In order for the Vendor to take advantage of the above mentioned exemptions from the income inclusion rule, the Vendor (or the taxpayer if the individual granting the restrictive covenant) and the Purchaser much file an election in the prescribed form with Revenue Canada.  There are rules that apply on how and when to file an election.  Please contact me for more details on this.

In the world of private company transactions the election under Section 56.4(3)(c) will be our preferred election.  An election under Section 56.4(7) would generally apply in the case of a business asset sale.  It is important to note that a number of conditions must be met in order to have the benefit of any of the above mentioned exemptions, you can find these at Section 56.4(3) or 56.4(7) of the ITA or contact me for more details.

In either event, prior to determining which exemption applies, it is important to consult with an experienced accountant in addition to your lawyer so as to ensure that all avenues are considered.

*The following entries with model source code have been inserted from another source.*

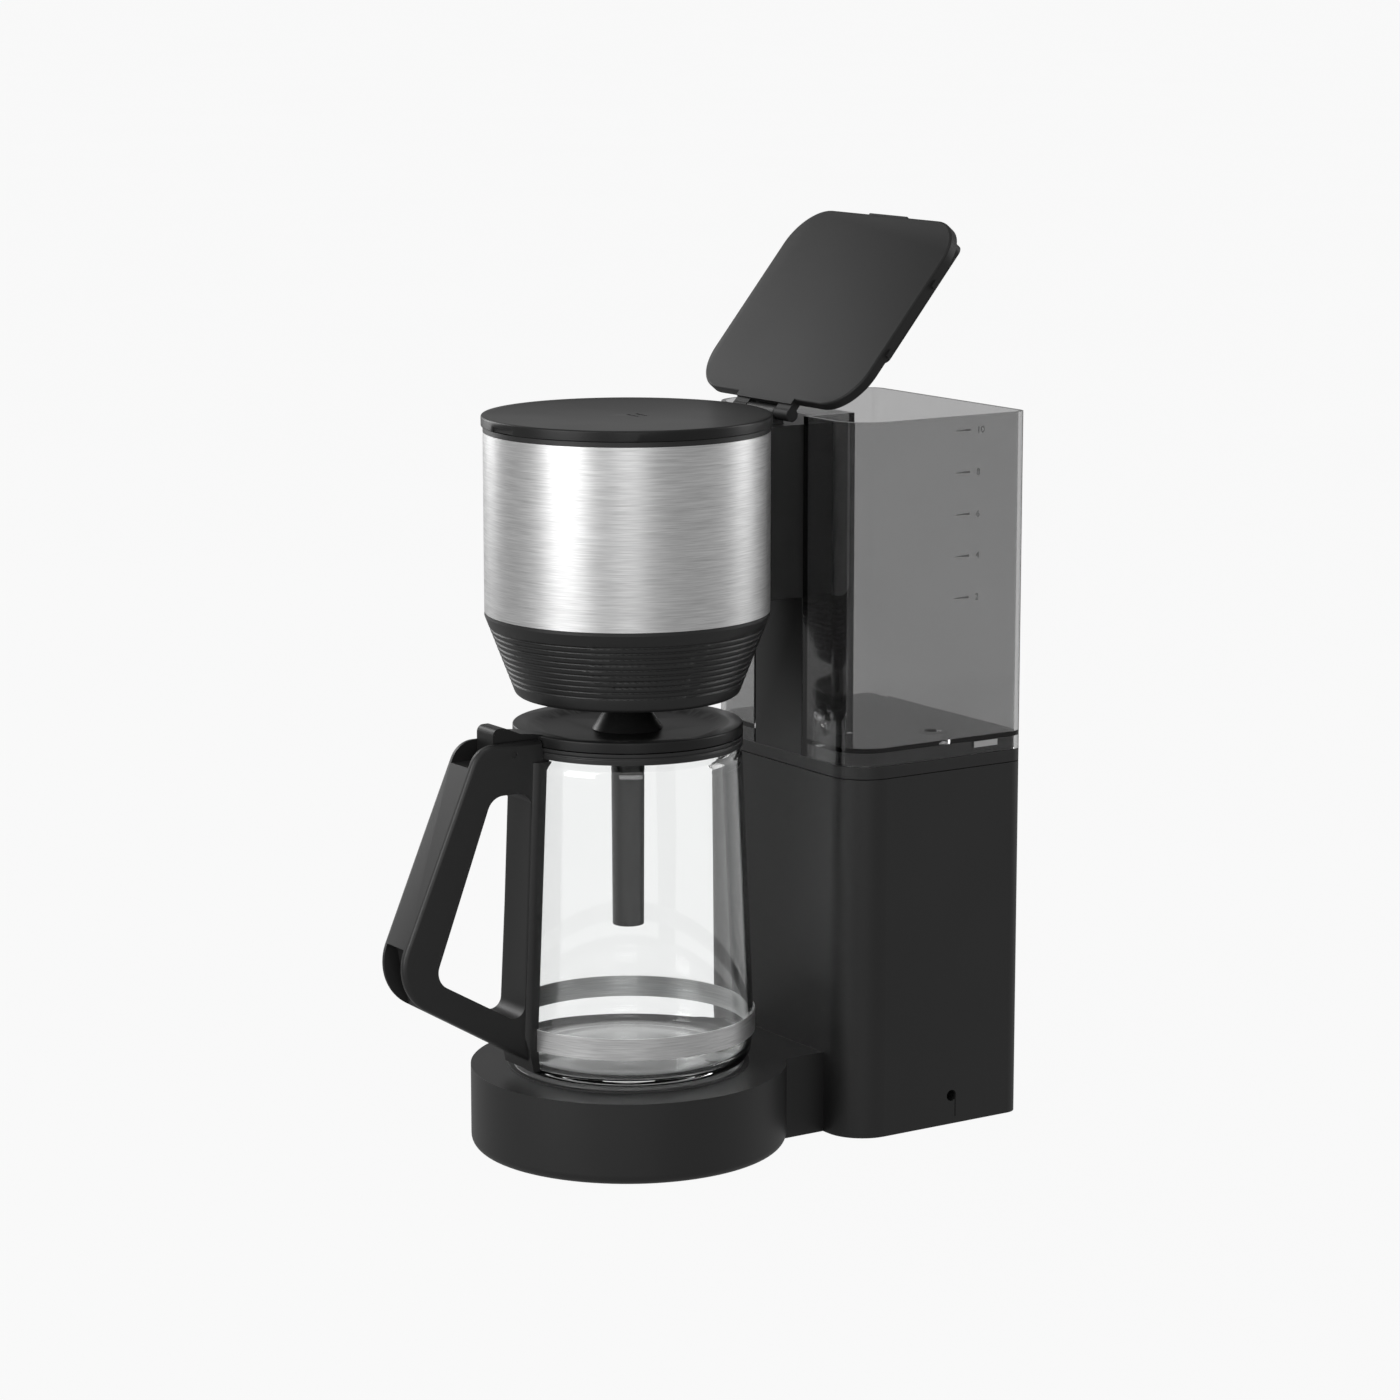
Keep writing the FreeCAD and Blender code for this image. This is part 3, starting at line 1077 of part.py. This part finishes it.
for thing in doc.Objects:
    faults = [state for state in thing.State if state in ("Invalid", "Error")]
    if faults:
        raise RuntimeError("%s (%s) did not recompute: %s" % (thing.Name, thing.Label, faults))
os.makedirs("parts", exist_ok=True)
for piece, y, z in nodes:
    shape = piece.Shape
    if shape.isNull() or not shape.isValid() or not shape.Solids:
        raise RuntimeError("%s has no sound solid" % piece.Label)
    shape.exportStep("parts/%s.step" % piece.Label)
print("%d sub-parts written" % len(nodes))
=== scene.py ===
import json
import math

import bmesh
import bpy
import numpy as np
from mathutils import Matrix, Vector


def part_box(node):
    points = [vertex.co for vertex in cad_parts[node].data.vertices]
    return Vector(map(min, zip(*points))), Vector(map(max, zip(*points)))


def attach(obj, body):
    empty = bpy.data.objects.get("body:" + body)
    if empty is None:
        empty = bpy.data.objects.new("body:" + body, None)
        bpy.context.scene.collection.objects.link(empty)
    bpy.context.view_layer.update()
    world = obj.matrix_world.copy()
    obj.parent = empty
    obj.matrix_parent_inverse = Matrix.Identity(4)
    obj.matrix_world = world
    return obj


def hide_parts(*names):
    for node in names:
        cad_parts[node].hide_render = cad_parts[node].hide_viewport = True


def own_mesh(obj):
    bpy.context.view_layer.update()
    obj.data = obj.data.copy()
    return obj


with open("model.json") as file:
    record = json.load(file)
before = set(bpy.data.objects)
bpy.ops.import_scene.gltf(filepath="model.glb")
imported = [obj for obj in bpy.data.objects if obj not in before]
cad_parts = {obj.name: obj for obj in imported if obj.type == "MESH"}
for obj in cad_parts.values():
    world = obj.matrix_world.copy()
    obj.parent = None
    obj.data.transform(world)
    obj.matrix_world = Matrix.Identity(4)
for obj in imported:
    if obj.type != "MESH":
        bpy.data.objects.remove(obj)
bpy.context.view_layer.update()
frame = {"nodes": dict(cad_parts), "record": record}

MM = 0.001


# ------------------------------------------------------------------ places from the frame

def span(node):
    """Lowest and highest corner of a CAD node as arrays."""
    low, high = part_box(node)
    return np.array(low), np.array(high)


tank_high = span("water_tank")[1]
glass_low, glass_high = span("jug_glass")
tube_low, tube_high = span("brew_tube")
brew_y = (tube_low[1] + tube_high[1]) / 2


# ------------------------------------------------------------------ meshes

def mesh_object(name, points, faces, sharp_angle=30):
    """A mesh from an array of points and an array of quads, smooth up to sharp_angle degrees."""
    mesh = bpy.data.meshes.new(name)
    points, faces = np.asarray(points, float), np.asarray(faces, np.int32)
    mesh.vertices.add(len(points))
    mesh.vertices.foreach_set("co", points.ravel())
    mesh.loops.add(faces.size)
    mesh.loops.foreach_set("vertex_index", faces.ravel())
    mesh.polygons.add(len(faces))
    mesh.polygons.foreach_set("loop_start", np.arange(len(faces), dtype=np.int32) * faces.shape[1])
    mesh.update(calc_edges=True)
    mesh.validate()
    soften(mesh, sharp_angle)
    thing = bpy.data.objects.new(name, mesh)
    bpy.context.scene.collection.objects.link(thing)
    return thing


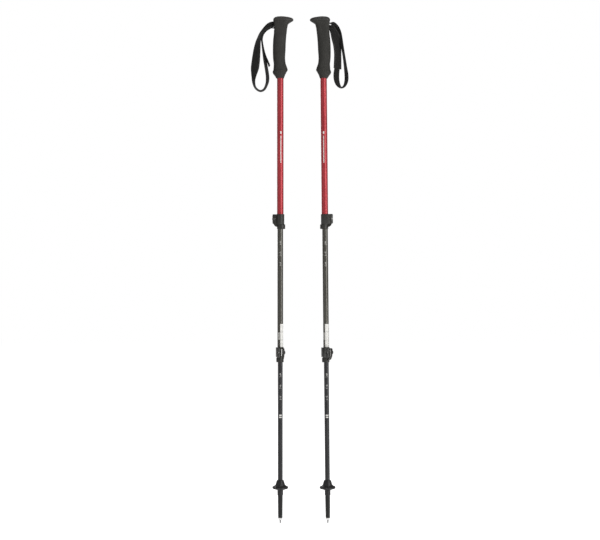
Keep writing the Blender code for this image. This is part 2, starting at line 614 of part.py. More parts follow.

How to Protect YOU (the Business Broker) and YOUR CLIENT

Brokers are the first point of contact with the Vendor and very often prepare the Letter of Intent or Offer to Purchase which is signed before it is shown to the lawyer.  A prudent business broker will want to ensure that they add a joint election clause in the LOI which has the effect of obliging the Vendor and the Purchaser to file this joint election if the Vendor deems it to be appropriate.  This will at a minimum prevent any claims being made against you, the business broker, for a failure to do so.  Keep in mind that not all lawyers will automatically recommend or think to add a joint election clause to the definitive agreement as not all lawyers (a) are up to date with the Income Tax Act amendments or (b) work on a sufficient amount of M&A transactions to have this insight.  Placing a joint election clause in your LOI or OTP will protect you, and your client.  If you need a sample clause to use in your agreements please contact me and I will happily provide one to you.

In Conclusion

This is a very basic and non-exhaustive summary – the intent of which is to draw your attention to this issue so that it is in your mind on every transaction you work on.  There is a plethora of literature on this topic on the internet and analyses which are in much more detail.  I am happy to point you in this direction.

Your best approach as a business broker is to insert the joint election clause and then leave the details for the definitive agreement.